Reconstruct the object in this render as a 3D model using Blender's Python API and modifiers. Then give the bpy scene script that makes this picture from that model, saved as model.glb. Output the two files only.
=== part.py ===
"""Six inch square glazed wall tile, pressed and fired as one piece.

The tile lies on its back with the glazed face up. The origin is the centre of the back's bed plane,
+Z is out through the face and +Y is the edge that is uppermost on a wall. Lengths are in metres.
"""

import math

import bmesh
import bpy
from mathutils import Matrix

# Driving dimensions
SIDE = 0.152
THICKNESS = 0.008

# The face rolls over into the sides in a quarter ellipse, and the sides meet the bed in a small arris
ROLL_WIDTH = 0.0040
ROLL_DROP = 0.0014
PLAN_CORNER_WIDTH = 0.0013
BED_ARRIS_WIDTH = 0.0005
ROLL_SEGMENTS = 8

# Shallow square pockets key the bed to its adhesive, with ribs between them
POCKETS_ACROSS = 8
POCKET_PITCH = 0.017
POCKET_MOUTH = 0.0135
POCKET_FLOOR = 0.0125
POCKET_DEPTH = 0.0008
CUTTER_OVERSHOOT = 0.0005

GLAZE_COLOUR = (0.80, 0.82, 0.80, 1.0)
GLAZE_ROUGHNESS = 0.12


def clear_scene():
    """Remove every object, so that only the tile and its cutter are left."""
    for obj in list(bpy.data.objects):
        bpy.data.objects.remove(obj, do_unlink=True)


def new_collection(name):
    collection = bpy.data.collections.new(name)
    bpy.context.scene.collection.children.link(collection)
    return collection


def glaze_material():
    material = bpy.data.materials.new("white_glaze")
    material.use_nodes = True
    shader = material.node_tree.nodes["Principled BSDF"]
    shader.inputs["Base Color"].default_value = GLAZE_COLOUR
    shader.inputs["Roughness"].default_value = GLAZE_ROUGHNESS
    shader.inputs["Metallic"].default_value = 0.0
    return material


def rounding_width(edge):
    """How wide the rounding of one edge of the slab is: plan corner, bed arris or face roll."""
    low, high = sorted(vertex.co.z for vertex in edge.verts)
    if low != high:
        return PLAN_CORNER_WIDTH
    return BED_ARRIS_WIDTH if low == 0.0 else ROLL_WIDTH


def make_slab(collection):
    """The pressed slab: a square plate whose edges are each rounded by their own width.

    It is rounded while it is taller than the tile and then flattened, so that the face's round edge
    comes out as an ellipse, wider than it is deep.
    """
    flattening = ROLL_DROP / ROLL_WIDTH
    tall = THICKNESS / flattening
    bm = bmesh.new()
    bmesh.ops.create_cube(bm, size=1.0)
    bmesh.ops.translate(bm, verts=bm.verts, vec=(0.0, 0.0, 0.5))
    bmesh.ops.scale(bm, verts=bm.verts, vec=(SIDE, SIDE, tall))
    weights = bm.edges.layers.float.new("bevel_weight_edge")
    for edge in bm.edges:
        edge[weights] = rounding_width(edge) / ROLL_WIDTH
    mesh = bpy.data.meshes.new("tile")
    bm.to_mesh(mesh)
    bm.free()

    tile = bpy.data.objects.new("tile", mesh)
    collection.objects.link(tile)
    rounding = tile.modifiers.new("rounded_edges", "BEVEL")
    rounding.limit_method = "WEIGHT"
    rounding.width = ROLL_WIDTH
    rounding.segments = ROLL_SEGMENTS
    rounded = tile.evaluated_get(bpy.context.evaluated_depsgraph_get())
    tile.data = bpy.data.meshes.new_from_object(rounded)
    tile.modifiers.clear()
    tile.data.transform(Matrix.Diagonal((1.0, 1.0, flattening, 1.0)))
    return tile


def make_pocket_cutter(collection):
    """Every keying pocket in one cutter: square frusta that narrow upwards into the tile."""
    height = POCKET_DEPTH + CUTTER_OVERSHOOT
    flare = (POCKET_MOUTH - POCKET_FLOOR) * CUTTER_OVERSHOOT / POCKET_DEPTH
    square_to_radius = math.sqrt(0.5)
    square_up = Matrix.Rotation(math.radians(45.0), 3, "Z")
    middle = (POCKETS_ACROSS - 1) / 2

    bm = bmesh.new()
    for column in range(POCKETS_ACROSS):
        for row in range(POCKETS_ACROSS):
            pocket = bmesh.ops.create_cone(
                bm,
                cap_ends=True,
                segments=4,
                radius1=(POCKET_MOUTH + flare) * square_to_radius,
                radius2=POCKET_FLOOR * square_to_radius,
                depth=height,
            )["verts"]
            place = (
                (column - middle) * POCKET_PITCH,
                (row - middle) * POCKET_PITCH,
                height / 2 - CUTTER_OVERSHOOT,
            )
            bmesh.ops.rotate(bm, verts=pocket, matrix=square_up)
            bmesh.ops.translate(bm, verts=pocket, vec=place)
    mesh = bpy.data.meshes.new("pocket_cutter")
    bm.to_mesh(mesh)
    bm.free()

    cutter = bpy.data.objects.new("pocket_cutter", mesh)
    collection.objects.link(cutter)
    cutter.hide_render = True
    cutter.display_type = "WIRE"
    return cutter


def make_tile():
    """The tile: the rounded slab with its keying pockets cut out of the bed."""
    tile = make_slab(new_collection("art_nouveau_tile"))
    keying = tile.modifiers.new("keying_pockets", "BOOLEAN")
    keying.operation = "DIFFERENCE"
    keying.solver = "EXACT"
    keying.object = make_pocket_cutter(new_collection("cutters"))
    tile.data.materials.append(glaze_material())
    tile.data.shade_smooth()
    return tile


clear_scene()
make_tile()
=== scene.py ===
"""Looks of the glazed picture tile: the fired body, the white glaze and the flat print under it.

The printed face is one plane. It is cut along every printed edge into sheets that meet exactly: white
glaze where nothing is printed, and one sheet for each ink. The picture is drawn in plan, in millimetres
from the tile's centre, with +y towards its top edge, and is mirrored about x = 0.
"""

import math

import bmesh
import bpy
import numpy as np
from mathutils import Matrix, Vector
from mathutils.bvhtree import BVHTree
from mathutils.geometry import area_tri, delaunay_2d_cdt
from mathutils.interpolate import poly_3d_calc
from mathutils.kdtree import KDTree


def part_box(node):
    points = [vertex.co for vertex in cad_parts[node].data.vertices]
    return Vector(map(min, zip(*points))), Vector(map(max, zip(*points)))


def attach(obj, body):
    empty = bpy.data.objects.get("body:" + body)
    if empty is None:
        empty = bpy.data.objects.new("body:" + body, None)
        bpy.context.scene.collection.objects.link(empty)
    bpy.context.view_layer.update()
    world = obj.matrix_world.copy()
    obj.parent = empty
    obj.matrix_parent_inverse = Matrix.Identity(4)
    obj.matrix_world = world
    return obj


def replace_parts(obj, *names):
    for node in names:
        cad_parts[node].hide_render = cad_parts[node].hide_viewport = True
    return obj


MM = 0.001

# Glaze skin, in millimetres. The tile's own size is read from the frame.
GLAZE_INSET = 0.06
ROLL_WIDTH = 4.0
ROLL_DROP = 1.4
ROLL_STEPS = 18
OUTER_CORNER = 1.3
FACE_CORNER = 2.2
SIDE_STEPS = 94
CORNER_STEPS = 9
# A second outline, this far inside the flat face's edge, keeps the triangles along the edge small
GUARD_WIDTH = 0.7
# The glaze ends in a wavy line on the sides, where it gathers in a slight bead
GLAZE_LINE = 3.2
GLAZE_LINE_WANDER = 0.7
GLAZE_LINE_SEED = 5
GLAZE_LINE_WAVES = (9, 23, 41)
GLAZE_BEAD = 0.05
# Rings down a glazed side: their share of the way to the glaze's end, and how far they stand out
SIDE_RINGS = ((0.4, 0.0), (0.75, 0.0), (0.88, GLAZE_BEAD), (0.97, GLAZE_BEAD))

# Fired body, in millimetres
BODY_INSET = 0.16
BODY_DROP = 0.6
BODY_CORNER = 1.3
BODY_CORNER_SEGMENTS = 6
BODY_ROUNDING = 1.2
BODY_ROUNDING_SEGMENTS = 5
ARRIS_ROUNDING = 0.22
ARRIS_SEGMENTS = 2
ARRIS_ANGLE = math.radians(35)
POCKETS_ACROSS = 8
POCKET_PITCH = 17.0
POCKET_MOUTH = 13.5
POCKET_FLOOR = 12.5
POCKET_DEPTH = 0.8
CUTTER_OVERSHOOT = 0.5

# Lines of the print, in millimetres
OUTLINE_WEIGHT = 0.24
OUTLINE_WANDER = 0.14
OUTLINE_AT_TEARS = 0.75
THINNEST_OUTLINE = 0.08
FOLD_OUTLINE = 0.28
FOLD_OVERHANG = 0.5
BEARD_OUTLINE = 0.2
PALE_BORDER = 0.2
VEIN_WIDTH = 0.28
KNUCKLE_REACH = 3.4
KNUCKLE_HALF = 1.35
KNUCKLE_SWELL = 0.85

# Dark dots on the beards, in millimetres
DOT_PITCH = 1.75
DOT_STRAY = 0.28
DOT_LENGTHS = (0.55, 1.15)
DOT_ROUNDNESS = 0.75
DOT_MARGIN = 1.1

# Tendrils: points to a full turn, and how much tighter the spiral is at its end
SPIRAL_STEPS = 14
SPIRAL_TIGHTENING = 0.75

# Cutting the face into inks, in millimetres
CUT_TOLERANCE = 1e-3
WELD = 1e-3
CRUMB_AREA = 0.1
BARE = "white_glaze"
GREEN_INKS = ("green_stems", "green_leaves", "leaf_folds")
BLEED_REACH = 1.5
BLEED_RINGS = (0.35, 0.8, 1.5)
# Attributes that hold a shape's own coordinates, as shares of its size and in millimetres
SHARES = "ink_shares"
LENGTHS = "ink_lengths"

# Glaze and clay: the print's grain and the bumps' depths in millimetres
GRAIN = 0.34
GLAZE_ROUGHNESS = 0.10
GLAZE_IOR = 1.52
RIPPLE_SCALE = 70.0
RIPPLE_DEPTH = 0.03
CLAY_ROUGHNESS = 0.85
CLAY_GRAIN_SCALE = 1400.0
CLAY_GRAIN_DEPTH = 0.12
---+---
The required output is an exact reproduction of the lines starting at the one that contains "bmesh.ops.translate(bm, verts=pocket, vec=place)" and ending at the one that contains "if empty is". Both boundary lines belong to it.

▶ _Task solution_:
            bmesh.ops.translate(bm, verts=pocket, vec=place)
    mesh = bpy.data.meshes.new("pocket_cutter")
    bm.to_mesh(mesh)
    bm.free()

    cutter = bpy.data.objects.new("pocket_cutter", mesh)
    collection.objects.link(cutter)
    cutter.hide_render = True
    cutter.display_type = "WIRE"
    return cutter


def make_tile():
    """The tile: the rounded slab with its keying pockets cut out of the bed."""
    tile = make_slab(new_collection("art_nouveau_tile"))
    keying = tile.modifiers.new("keying_pockets", "BOOLEAN")
    keying.operation = "DIFFERENCE"
    keying.solver = "EXACT"
    keying.object = make_pocket_cutter(new_collection("cutters"))
    tile.data.materials.append(glaze_material())
    tile.data.shade_smooth()
    return tile


clear_scene()
make_tile()
=== scene.py ===
"""Looks of the glazed picture tile: the fired body, the white glaze and the flat print under it.

The printed face is one plane. It is cut along every printed edge into sheets that meet exactly: white
glaze where nothing is printed, and one sheet for each ink. The picture is drawn in plan, in millimetres
from the tile's centre, with +y towards its top edge, and is mirrored about x = 0.
"""

import math

import bmesh
import bpy
import numpy as np
from mathutils import Matrix, Vector
from mathutils.bvhtree import BVHTree
from mathutils.geometry import area_tri, delaunay_2d_cdt
from mathutils.interpolate import poly_3d_calc
from mathutils.kdtree import KDTree


def part_box(node):
    points = [vertex.co for vertex in cad_parts[node].data.vertices]
    return Vector(map(min, zip(*points))), Vector(map(max, zip(*points)))


def attach(obj, body):
    empty = bpy.data.objects.get("body:" + body)
    if empty is None:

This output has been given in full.